[DO THIS]
Retype, exactly as written, every line from the one containing "on the surface." down to the one containing "obj.parent = empty", including both, and nothing else.

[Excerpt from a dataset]
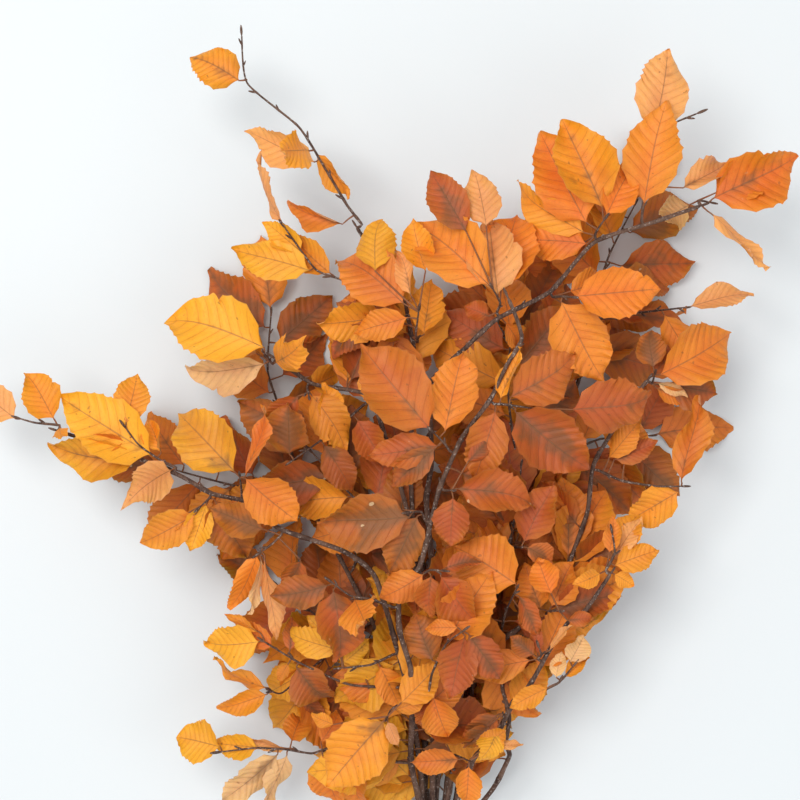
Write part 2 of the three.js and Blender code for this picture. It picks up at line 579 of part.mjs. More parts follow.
// The origin is under the middle of the bunch, on the surface.
const box = new THREE.Box3().setFromObject(bunch);
bunch.position.set(-(box.min.x + box.max.x) / 2, -(box.min.y + box.max.y) / 2, -box.min.z);

export default bunch;
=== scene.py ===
import math

import bpy
import numpy as np
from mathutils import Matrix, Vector, kdtree


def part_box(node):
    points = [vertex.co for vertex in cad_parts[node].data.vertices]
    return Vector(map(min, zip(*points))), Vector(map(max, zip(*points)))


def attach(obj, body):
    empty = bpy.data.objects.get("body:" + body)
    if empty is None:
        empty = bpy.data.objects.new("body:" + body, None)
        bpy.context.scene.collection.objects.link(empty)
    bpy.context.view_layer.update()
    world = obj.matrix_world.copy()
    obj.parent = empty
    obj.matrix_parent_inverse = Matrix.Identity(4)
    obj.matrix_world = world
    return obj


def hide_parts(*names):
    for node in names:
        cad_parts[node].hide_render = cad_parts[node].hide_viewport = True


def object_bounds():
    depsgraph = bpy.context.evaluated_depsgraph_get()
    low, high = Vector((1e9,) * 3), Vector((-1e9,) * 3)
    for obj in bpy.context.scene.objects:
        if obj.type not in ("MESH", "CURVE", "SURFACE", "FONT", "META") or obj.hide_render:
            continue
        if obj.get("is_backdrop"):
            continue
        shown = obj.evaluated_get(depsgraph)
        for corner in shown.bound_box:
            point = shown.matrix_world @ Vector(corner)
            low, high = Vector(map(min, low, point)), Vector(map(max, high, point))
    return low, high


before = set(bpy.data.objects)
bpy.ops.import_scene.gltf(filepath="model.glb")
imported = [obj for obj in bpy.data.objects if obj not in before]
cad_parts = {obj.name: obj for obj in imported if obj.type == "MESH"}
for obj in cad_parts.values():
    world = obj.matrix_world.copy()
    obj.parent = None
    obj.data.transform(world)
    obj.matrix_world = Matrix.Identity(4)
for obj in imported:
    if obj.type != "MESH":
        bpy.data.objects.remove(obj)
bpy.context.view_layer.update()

STEM_DIAMETER = 5.2
STEM_TIP_DIAMETER = 2.8
TWIG_DIAMETER = 2.2
TWIG_TIP_DIAMETER = 1.2
BARE_LENGTH = 95
SLOT_WIDTH = STEM_DIAMETER + 0.9
BUNDLE_RADIUS = 2.2 * SLOT_WIDTH
BAND_WALL = 1.6
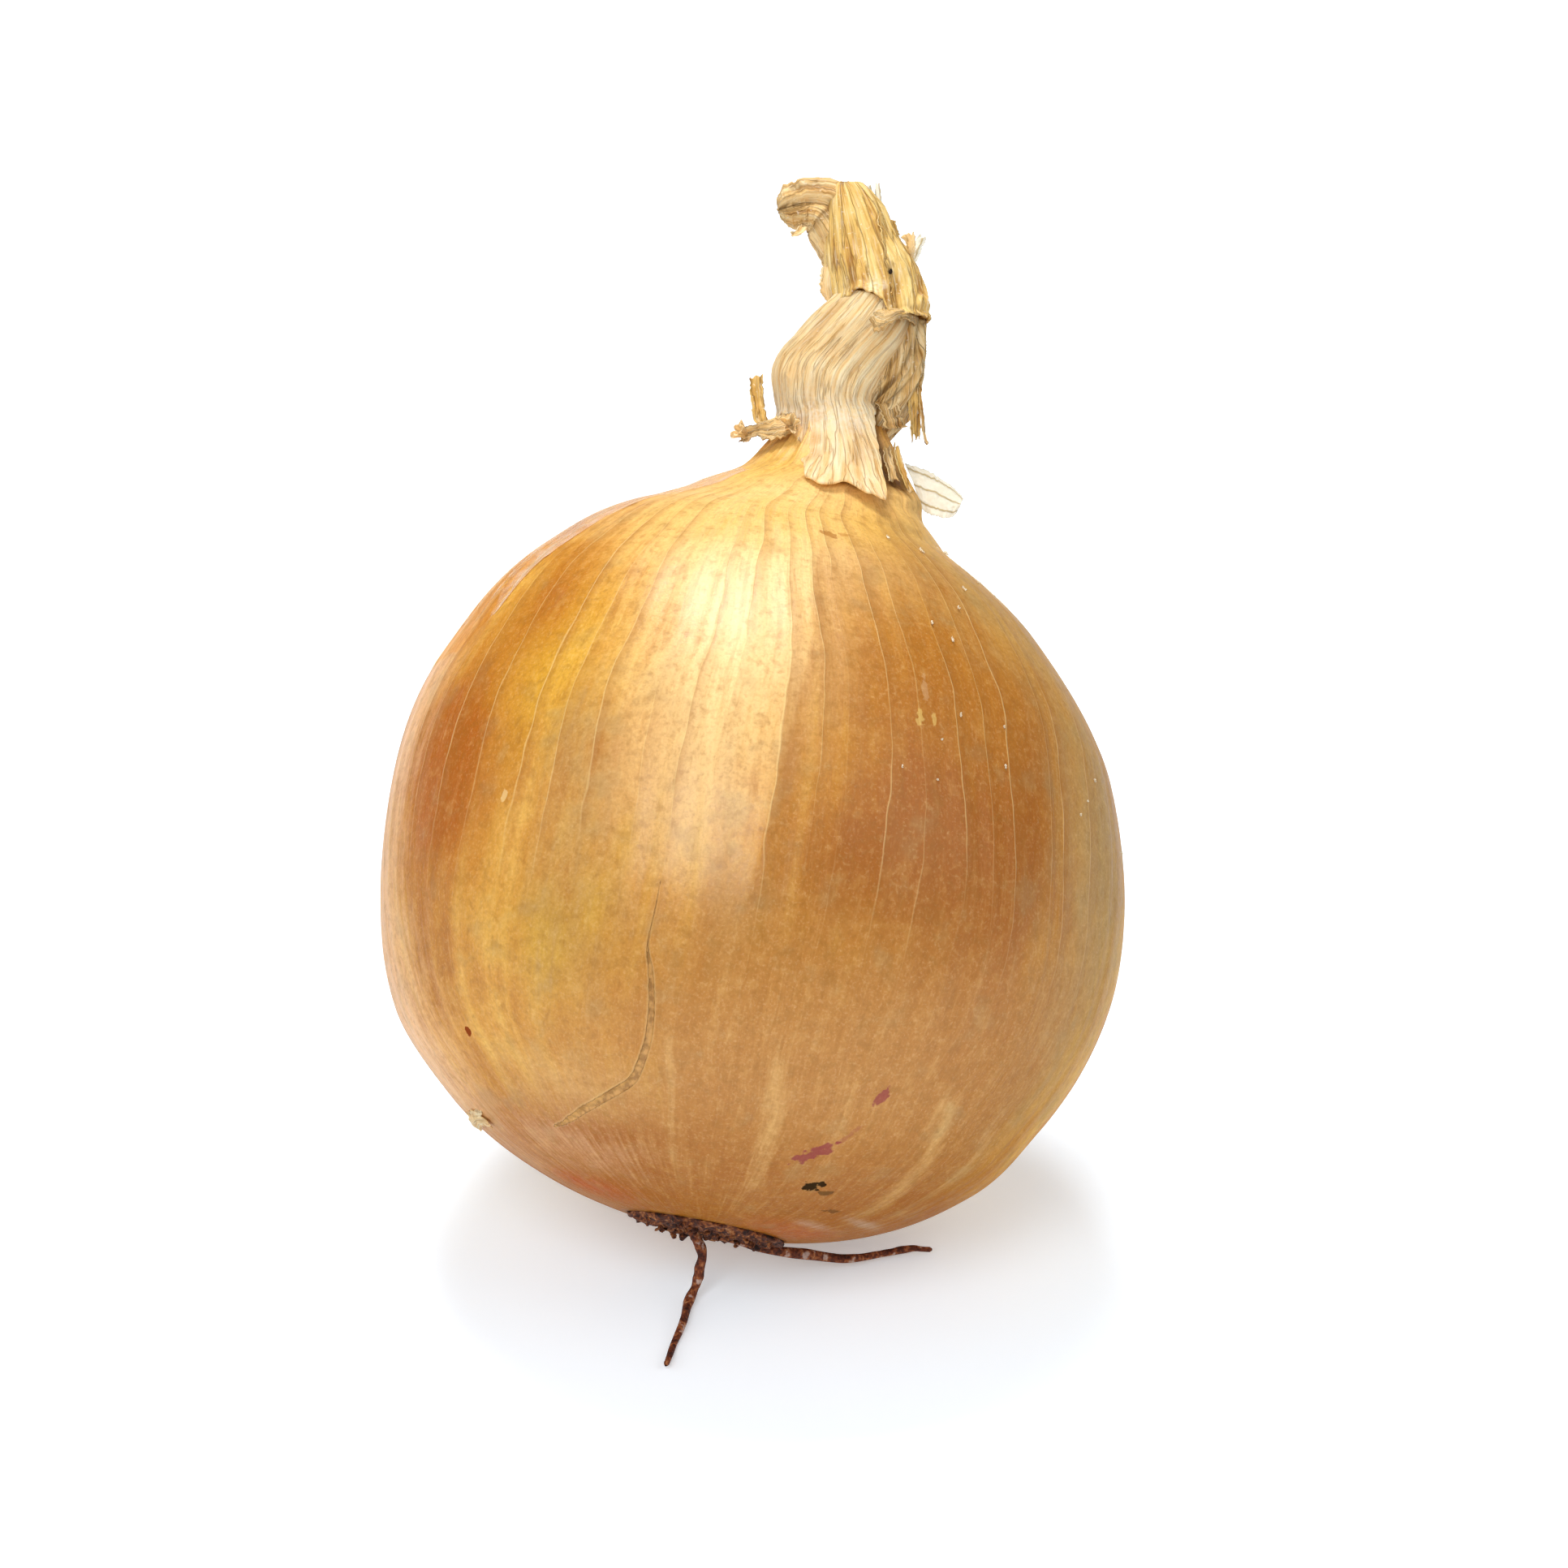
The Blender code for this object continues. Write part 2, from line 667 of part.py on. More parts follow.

[FULL SOLUTION]
// The origin is under the middle of the bunch, on the surface.
const box = new THREE.Box3().setFromObject(bunch);
bunch.position.set(-(box.min.x + box.max.x) / 2, -(box.min.y + box.max.y) / 2, -box.min.z);

export default bunch;
=== scene.py ===
import math

import bpy
import numpy as np
from mathutils import Matrix, Vector, kdtree


def part_box(node):
    points = [vertex.co for vertex in cad_parts[node].data.vertices]
    return Vector(map(min, zip(*points))), Vector(map(max, zip(*points)))


def attach(obj, body):
    empty = bpy.data.objects.get("body:" + body)
    if empty is None:
        empty = bpy.data.objects.new("body:" + body, None)
        bpy.context.scene.collection.objects.link(empty)
    bpy.context.view_layer.update()
    world = obj.matrix_world.copy()
    obj.parent = empty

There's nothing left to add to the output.